| STATED PROBLEM |
Write out the whole listing, matching it exactly.

----

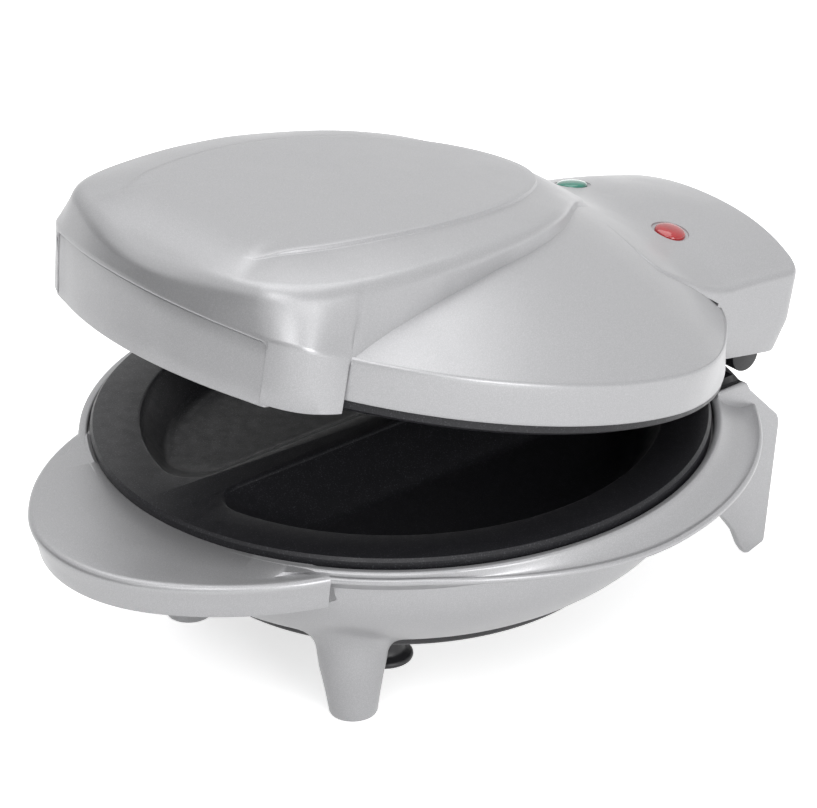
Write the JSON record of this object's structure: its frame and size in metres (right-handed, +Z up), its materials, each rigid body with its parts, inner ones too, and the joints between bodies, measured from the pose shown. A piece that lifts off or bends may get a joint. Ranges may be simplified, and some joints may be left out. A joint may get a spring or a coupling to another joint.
{
  "type": "omelette maker",
  "caption": "Round countertop cooker with a domed lid hinged at the back, two half-moon non-stick pans, front grips and indicator lenses.",
  "frame": {"origin": "on the floor, under the middle of the width and depth, with the lid at its pictured angle", "axes": "+Z up, -Y towards the front grip, +X to the right as seen from the front, hinge axis along X"},
  "size_m": [0.2394, 0.3046, 0.1792],
  "materials": {
    "silver_paint": "metallic silver paint with a fine flake",
    "black_plastic": "satin moulded",
    "non_stick_coating": "cast plate with a dark non-stick coating",
    "bright_steel": "bright drawn",
    "aluminised_sheet": "pressed sheet",
    "rubber": "matt",
    "ceramic": "unglazed",
    "red_lens": "clear tinted",
    "green_lens": "clear tinted",
    "lamp_glass": "clear",
    "circuit_board": "bare laminate"
  },
  "bodies": {
    "base": {"base_shell": "silver_paint", "hinge_bracket": "black_plastic", "hinge_pin": "bright_steel", "lower_plate": "non_stick_coating", "lower_heater": "bright_steel", "lower_heat_shield": "aluminised_sheet", "lower_thermostat": "ceramic", "thermal_fuse": "ceramic", "bottom_cover": "black_plastic", "terminal_block": "ceramic", "cover_screw_1": "bright_steel", "cover_screw_2": "bright_steel", "cover_screw_3": "bright_steel", "cover_screw_4": "bright_steel", "front_pad_left": "rubber", "front_pad_right": "rubber", "cord_grommet": "rubber"},
    "lid": {"lid_shell": "silver_paint", "grip_panel": "silver_paint", "upper_plate": "non_stick_coating", "upper_heater": "bright_steel", "upper_heat_shield": "aluminised_sheet", "upper_thermostat": "ceramic", "hinge_cover": "black_plastic", "red_lens": "red_lens", "green_lens": "green_lens", "red_lamp": "lamp_glass", "green_lamp": "lamp_glass", "lamp_board": "circuit_board"}
  },
  "joints": [
    {"name": "lid_hinge", "type": "hinge", "parent": "base", "child": "lid", "pos_m": [0, 0.12168, 0.0726], "axis": [-1, 0, 0], "range_deg": [-14, 81]}
  ]
}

----

| RESPONSE FOR THIS EXERCISE |
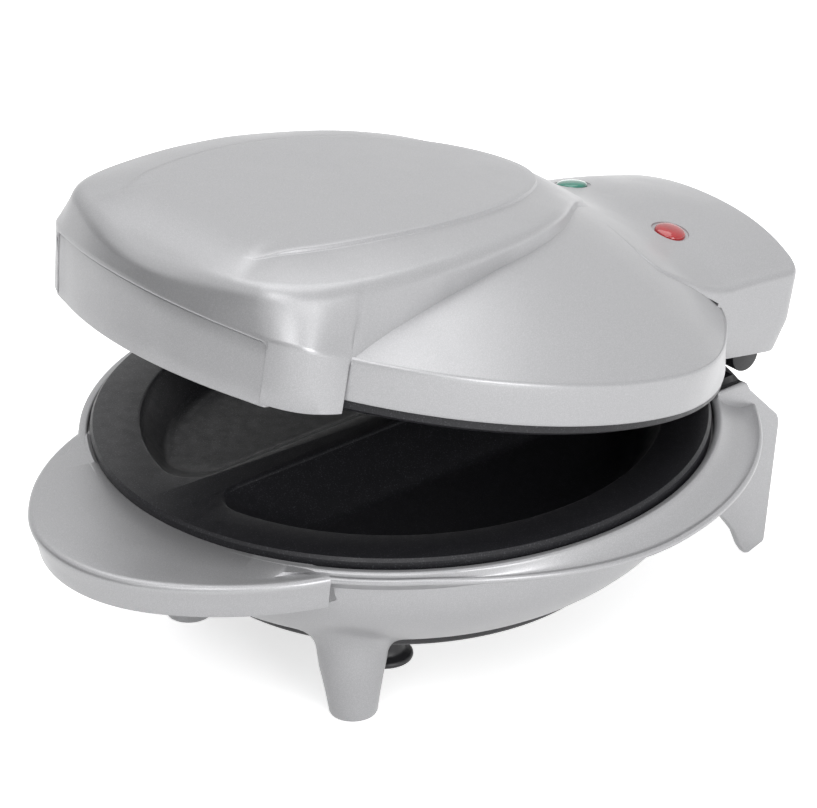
Write the JSON record of this object's structure: its frame and size in metres (right-handed, +Z up), its materials, each rigid body with its parts, inner ones too, and the joints between bodies, measured from the pose shown. A piece that lifts off or bends may get a joint. Ranges may be simplified, and some joints may be left out. A joint may get a spring or a coupling to another joint.
{
  "type": "omelette maker",
  "caption": "Round countertop cooker with a domed lid hinged at the back, two half-moon non-stick pans, front grips and indicator lenses.",
  "frame": {"origin": "on the floor, under the middle of the width and depth, with the lid at its pictured angle", "axes": "+Z up, -Y towards the front grip, +X to the right as seen from the front, hinge axis along X"},
  "size_m": [0.2394, 0.3046, 0.1792],
  "materials": {
    "silver_paint": "metallic silver paint with a fine flake",
    "black_plastic": "satin moulded",
    "non_stick_coating": "cast plate with a dark non-stick coating",
    "bright_steel": "bright drawn",
    "aluminised_sheet": "pressed sheet",
    "rubber": "matt",
    "ceramic": "unglazed",
    "red_lens": "clear tinted",
    "green_lens": "clear tinted",
    "lamp_glass": "clear",
    "circuit_board": "bare laminate"
  },
  "bodies": {
    "base": {"base_shell": "silver_paint", "hinge_bracket": "black_plastic", "hinge_pin": "bright_steel", "lower_plate": "non_stick_coating", "lower_heater": "bright_steel", "lower_heat_shield": "aluminised_sheet", "lower_thermostat": "ceramic", "thermal_fuse": "ceramic", "bottom_cover": "black_plastic", "terminal_block": "ceramic", "cover_screw_1": "bright_steel", "cover_screw_2": "bright_steel", "cover_screw_3": "bright_steel", "cover_screw_4": "bright_steel", "front_pad_left": "rubber", "front_pad_right": "rubber", "cord_grommet": "rubber"},
    "lid": {"lid_shell": "silver_paint", "grip_panel": "silver_paint", "upper_plate": "non_stick_coating", "upper_heater": "bright_steel", "upper_heat_shield": "aluminised_sheet", "upper_thermostat": "ceramic", "hinge_cover": "black_plastic", "red_lens": "red_lens", "green_lens": "green_lens", "red_lamp": "lamp_glass", "green_lamp": "lamp_glass", "lamp_board": "circuit_board"}
  },
  "joints": [
    {"name": "lid_hinge", "type": "hinge", "parent": "base", "child": "lid", "pos_m": [0, 0.12168, 0.0726], "axis": [-1, 0, 0], "range_deg": [-14, 81]}
  ]
}